■ REQUIRED WORK:
Write out again only the lines running from the one that contains "Write the OpenSCAD" to the end of the records below, including both the first and the last.

*** INPUT MATERIAL

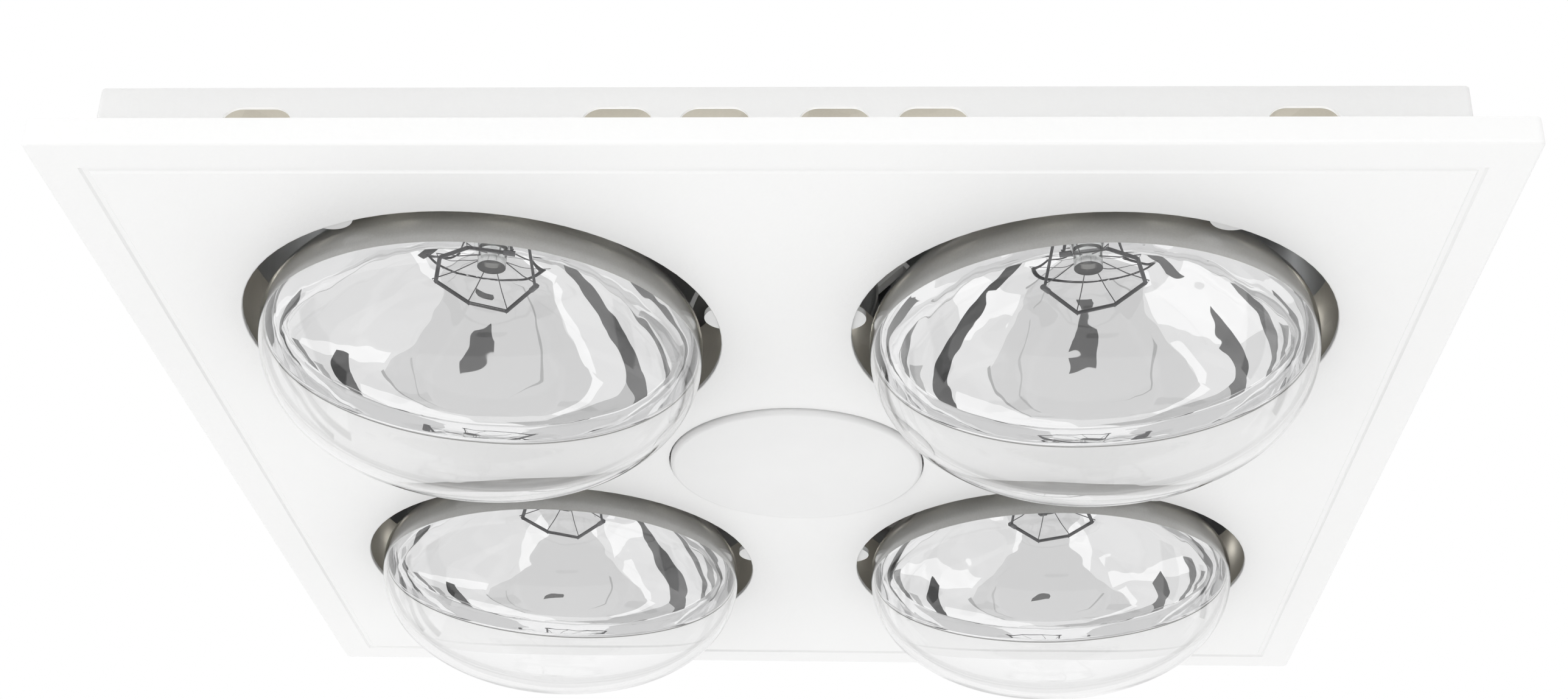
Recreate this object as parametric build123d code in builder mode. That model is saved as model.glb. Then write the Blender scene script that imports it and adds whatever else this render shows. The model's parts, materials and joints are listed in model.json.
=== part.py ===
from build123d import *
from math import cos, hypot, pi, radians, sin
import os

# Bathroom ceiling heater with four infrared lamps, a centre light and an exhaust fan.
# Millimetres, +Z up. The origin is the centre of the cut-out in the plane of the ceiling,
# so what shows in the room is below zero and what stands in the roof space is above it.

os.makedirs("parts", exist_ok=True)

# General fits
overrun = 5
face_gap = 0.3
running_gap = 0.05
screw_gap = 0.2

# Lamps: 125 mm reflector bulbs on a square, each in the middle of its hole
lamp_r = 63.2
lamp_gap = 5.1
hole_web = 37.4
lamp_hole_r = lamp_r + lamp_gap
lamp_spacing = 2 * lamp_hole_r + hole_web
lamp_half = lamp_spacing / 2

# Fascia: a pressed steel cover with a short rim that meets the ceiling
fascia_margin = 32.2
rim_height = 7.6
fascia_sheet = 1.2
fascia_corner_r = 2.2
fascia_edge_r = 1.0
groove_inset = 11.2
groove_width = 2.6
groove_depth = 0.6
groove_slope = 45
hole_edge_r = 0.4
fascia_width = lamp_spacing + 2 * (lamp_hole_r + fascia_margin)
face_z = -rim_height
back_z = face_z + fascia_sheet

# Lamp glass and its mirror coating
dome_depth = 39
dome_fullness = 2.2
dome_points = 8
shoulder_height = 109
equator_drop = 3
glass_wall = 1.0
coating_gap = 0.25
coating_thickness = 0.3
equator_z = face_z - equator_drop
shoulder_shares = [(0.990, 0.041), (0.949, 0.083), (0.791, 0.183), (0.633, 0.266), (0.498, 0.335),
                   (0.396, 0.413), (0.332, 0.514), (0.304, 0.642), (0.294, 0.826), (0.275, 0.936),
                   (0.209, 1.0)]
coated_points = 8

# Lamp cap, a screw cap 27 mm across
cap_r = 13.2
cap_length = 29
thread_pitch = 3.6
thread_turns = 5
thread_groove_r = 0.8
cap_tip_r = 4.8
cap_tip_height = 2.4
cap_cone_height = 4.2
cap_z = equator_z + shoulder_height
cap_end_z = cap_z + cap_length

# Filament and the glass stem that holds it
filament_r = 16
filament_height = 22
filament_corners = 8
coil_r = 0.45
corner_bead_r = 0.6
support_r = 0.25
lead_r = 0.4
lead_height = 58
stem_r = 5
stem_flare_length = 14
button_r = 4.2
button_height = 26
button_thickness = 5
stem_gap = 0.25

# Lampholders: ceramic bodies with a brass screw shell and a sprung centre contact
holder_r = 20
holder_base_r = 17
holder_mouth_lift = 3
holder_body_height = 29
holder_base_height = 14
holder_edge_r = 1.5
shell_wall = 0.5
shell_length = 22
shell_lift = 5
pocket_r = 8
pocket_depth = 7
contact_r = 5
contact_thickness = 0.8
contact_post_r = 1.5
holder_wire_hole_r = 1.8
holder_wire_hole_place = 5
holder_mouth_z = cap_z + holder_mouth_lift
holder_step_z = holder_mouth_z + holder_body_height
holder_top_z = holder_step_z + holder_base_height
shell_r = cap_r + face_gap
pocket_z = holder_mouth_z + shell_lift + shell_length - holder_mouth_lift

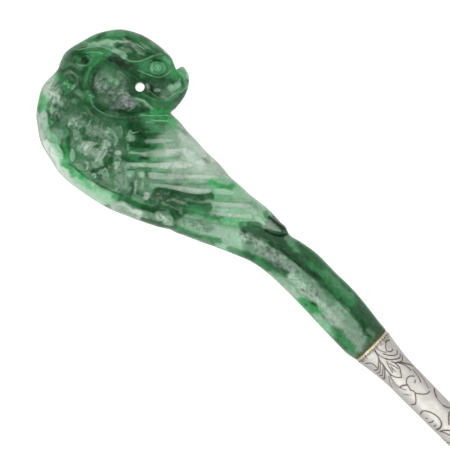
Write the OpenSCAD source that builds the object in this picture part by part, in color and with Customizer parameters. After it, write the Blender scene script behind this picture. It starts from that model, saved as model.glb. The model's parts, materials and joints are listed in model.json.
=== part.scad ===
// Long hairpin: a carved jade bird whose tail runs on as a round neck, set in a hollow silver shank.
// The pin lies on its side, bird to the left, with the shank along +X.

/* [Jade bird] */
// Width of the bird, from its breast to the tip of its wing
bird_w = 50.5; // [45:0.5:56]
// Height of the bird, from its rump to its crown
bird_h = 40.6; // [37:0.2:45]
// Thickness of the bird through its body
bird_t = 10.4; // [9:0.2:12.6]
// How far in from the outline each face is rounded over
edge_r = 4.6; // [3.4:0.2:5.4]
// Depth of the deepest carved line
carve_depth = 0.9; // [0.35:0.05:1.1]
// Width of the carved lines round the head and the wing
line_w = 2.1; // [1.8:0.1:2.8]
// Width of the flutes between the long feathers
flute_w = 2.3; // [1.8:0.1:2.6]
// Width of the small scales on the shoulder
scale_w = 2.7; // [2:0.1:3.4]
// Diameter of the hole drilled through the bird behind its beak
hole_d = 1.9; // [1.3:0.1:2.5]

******

■ THE OUTPUT:
Write the OpenSCAD source that builds the object in this picture part by part, in color and with Customizer parameters. After it, write the Blender scene script behind this picture. It starts from that model, saved as model.glb. The model's parts, materials and joints are listed in model.json.
=== part.scad ===
// Long hairpin: a carved jade bird whose tail runs on as a round neck, set in a hollow silver shank.
// The pin lies on its side, bird to the left, with the shank along +X.

/* [Jade bird] */
// Width of the bird, from its breast to the tip of its wing
bird_w = 50.5; // [45:0.5:56]
// Height of the bird, from its rump to its crown
bird_h = 40.6; // [37:0.2:45]
// Thickness of the bird through its body
bird_t = 10.4; // [9:0.2:12.6]
// How far in from the outline each face is rounded over
edge_r = 4.6; // [3.4:0.2:5.4]
// Depth of the deepest carved line
carve_depth = 0.9; // [0.35:0.05:1.1]
// Width of the carved lines round the head and the wing
line_w = 2.1; // [1.8:0.1:2.8]
// Width of the flutes between the long feathers
flute_w = 2.3; // [1.8:0.1:2.6]
// Width of the small scales on the shoulder
scale_w = 2.7; // [2:0.1:3.4]
// Diameter of the hole drilled through the bird behind its beak
hole_d = 1.9; // [1.3:0.1:2.5]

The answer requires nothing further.